September 13, 2019

"When it works well, it’s amazing"

Denaye Barahona is a Cultural Care host mom and the voice behind Simple Families.

4 minutes
Advice for host families

“When it works well, it’s amazing,” said LuAnn, our Cultural Care Local Childcare Consultant (LCC), as we wrapped up our first year of the au pair program. The LCC is the representative that lives within the local community and is a resource/mentor for both the host families and au pairs.

We were in our exit review preparing to say goodbye to our au pair, who at this point had truly become a member of our family and a partner with us in raising our children.

We have had an amazing experience with the au pair program. While some of that may have been ‘luck’, we also approached the process with care and intention. Although the au pair can often take on a big-sister/big-brother type role, this person is still responsible for the well-being and care of your children. As a host parent, you have expectations and responsibilities for this person.

Your responsibility is to be sure that you are communicating those expectations in a supportive, empathic, and effective manner. When you do so, you will find your au pair will not only be a family member and a friend, but also your partner in child-rearing. These five tips will help you and your au pair become a successful team.


Keep it Real

Don’t: Tell your au pair that this is going to be a “cake-walk”.
Do: Be honest about the challenges you face as a parent.

During the matching process I don’t sugarcoat anything. The position of a full-time childcare provider is not an easy job. It’s physically and mentally demanding. As a former stay-at-home-mother I know this reality first hand and communicate this to all au pair candidates. I speak honestly about the challenges I face as a parent. We don’t expect our au pairs to be perfect, but we do expect them to be eager to learn and do their best. 


Get Your Own Business in Order

Don’t: Expect your au pair to read your mind.
Do: Set detailed, written expectations of the au pair’s duties.

In parenthood, it’s easy to get into our own rhythm and routines that are necessary to get the job done. Many of these routines exist only in our minds. In order to successfully transition the au pair into a role as childcare provider, you need to be able to take these duties and expectations out of your mind and put them clearly onto paper.
Writing these things down helps us to successfully communicate what we need from our au pair. Personally, we present our au pair with a concise list of childcare duties in a family meeting after the first week—giving her a few days to acclimate to some of the basics in our home. In that meeting, we talk through each task slowly and invite her to ask questions and give input.


Give the Au Pair time to Shadow You 

Don’t: Expect the au pair to hit the ground running full speed.
Do: Give the au pair time and space to learn.

This person may be brand new to America—so if they look a little overwhelmed don’t be surprised. In the first days, try not to bombard your au pair with too much critical information all at once (see #2, put the important stuff in writing and sit down to talk when you have your au pair’s undivided attention).
When it comes to raising children, it is far more effective to show than it is to tell. Give the au pair time to shadow you with the kids. Invest the time in showing her how you manage the home and handle challenges with the children. Be clear that you expect her to be watching, paying attention, and asking questions during this shadowing time.

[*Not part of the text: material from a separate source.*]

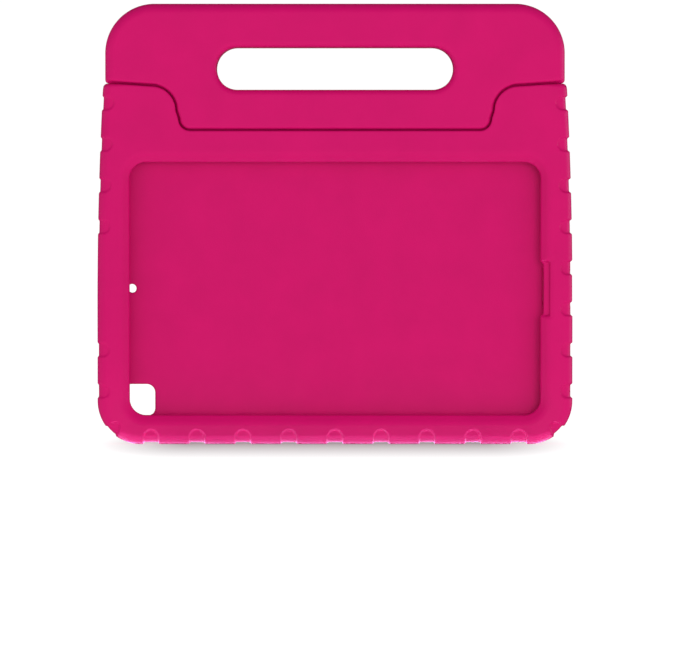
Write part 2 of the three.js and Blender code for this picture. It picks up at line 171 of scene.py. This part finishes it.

In the beginning, consider taking some time off work or working a few shorter days for this shadowing to take place. If this isn’t possible, have consistent family meetings. Ask your au pair to take notes on challenging interactions and dilemmas that come up throughout the day and troubleshoot them with you. Tell her that you want her to come to the meetings with written questions for discussion.


Check for Understanding

Don’t: Bark out orders and demands.
Do: Speak with kindness and check for understanding.

You have to speak so that your au pair will listen. In the early days you will be building an important emotional connection. Ask them how they are doing, give hugs, and share emotional experiences and life changes of your own that may connect with your au pair. Also encourage your au pair to set goals for his/her year with you, including helping to make plans for traveling, brainstorming ideas for classes, and teaching about the nuances of American culture.
Once you have this personal connection, it will be easier to talk about important and challenging topics that come with family life.
Remember that English probably isn’t your au pair’s first language. Don’t be afraid to repeat yourself and paraphrase when you are communicating something important. This will help to ensure understanding—because occasionally things can get lost in translation with even the best English-speakers.


Praise. Praise. Critique. Praise. 

Don’t: Point out all the things the au pair is doing wrong.
Do: Tell him/her how pleased you are with the things they are doing right.

Sandwich the critiques between the praise. Find lots of positive things for which to praise your au pair. Let them know when they are doing things right. Maybe you tell the au pair that you see the kids light up when he/she is around. Or perhaps that they fold laundry better than anyone else in the family. When you give them with praise, it will become easier for them to take feedback on things they need to improve.
If you take the time to invest in the relationship with your au pair, you will reap the rewards. Because “when it works well, it’s amazing”.